==== The input

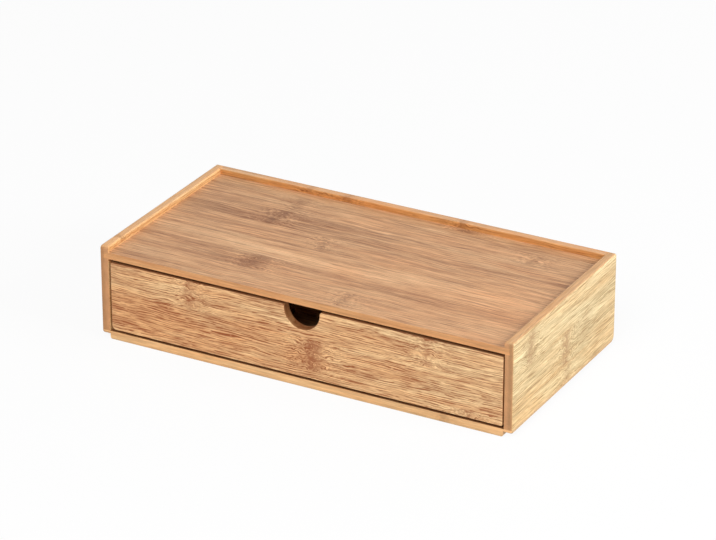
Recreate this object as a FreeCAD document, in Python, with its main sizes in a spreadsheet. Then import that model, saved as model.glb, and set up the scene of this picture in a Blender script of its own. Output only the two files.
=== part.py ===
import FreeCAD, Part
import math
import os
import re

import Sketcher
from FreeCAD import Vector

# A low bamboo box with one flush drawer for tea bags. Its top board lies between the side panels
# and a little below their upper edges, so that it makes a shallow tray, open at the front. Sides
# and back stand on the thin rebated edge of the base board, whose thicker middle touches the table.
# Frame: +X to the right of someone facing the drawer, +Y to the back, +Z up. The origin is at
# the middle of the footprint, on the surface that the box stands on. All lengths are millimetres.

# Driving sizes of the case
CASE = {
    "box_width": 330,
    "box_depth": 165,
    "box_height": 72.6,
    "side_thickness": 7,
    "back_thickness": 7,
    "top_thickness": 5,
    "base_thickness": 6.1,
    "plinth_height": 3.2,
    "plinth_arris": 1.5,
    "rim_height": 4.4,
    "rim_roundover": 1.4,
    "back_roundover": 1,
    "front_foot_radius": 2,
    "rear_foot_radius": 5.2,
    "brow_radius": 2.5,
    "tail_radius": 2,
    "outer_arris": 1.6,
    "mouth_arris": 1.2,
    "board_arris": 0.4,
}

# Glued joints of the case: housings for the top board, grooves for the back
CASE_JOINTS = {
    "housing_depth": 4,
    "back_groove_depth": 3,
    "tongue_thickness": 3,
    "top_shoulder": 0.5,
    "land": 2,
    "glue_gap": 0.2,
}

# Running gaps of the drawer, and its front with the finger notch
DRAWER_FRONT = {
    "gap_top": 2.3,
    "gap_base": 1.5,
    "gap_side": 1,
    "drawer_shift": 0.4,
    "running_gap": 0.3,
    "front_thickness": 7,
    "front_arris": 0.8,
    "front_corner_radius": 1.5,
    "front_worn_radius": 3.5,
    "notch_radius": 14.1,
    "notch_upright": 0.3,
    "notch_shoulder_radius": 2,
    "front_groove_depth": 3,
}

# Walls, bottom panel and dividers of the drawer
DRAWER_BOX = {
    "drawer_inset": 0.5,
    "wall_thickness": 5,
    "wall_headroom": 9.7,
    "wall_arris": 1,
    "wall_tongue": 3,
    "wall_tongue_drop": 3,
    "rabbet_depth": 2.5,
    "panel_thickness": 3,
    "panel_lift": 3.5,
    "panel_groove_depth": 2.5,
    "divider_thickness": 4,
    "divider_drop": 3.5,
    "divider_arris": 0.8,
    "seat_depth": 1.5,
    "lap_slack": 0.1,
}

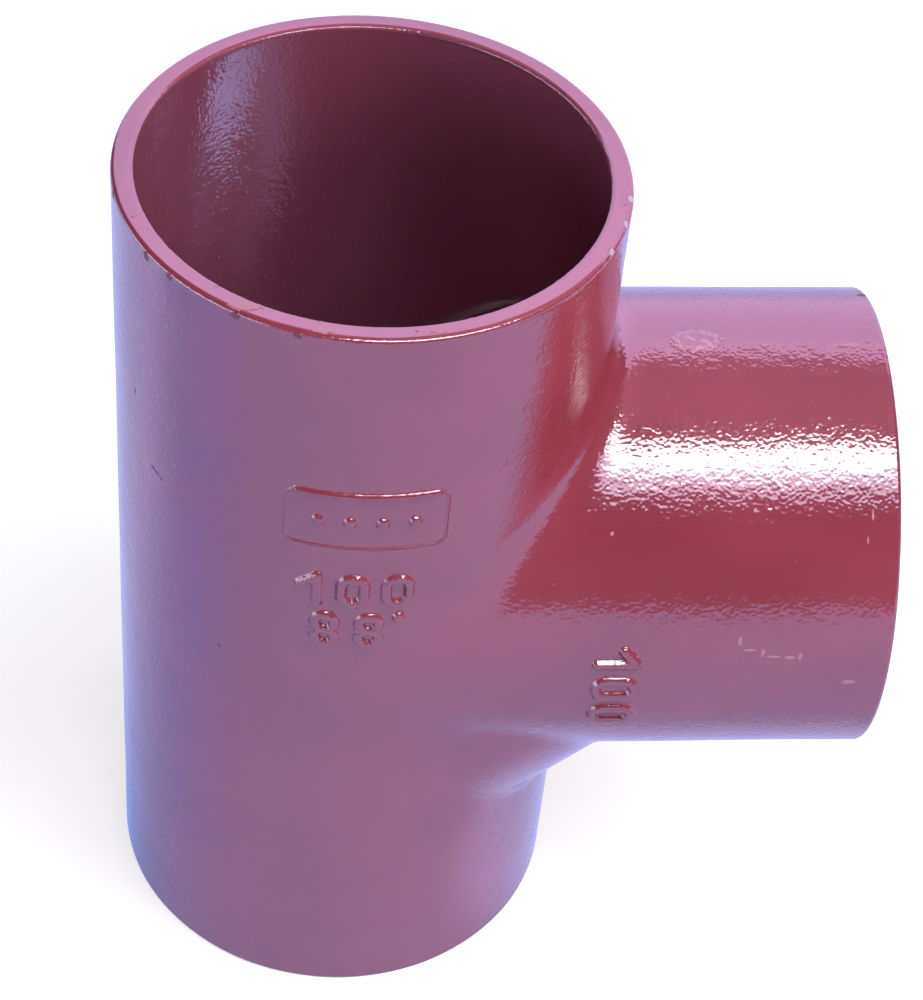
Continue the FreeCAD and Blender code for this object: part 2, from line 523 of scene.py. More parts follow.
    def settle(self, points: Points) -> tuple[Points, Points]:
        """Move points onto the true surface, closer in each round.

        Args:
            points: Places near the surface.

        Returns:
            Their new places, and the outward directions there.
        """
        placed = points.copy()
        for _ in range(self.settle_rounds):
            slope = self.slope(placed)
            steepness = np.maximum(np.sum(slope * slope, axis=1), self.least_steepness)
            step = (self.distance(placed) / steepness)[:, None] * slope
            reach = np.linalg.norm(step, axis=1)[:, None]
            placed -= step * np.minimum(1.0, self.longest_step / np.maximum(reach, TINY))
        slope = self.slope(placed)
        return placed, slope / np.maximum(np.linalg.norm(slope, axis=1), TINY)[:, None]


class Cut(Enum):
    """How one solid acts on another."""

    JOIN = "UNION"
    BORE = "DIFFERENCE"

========

● **Task details**:
Only the lines from the first line of the material above through the line that contains "from FreeCAD import Vector" should be quoted, each one exactly.

● **Exercise response**:
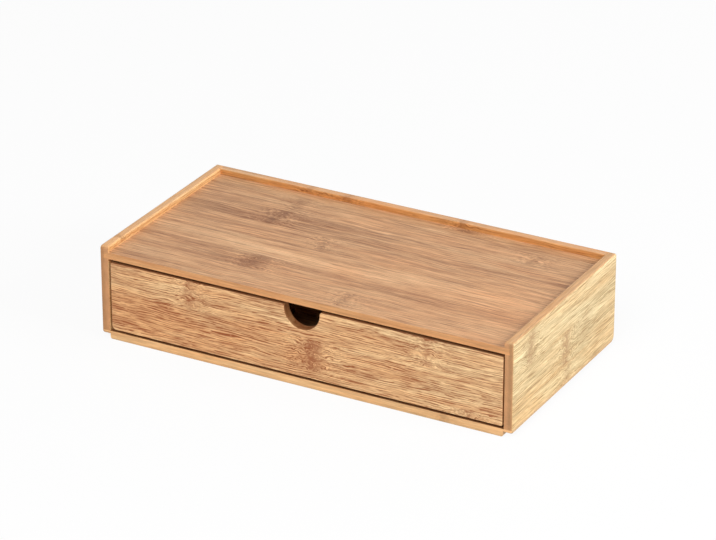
Recreate this object as a FreeCAD document, in Python, with its main sizes in a spreadsheet. Then import that model, saved as model.glb, and set up the scene of this picture in a Blender script of its own. Output only the two files.
=== part.py ===
import FreeCAD, Part
import math
import os
import re

import Sketcher
from FreeCAD import Vector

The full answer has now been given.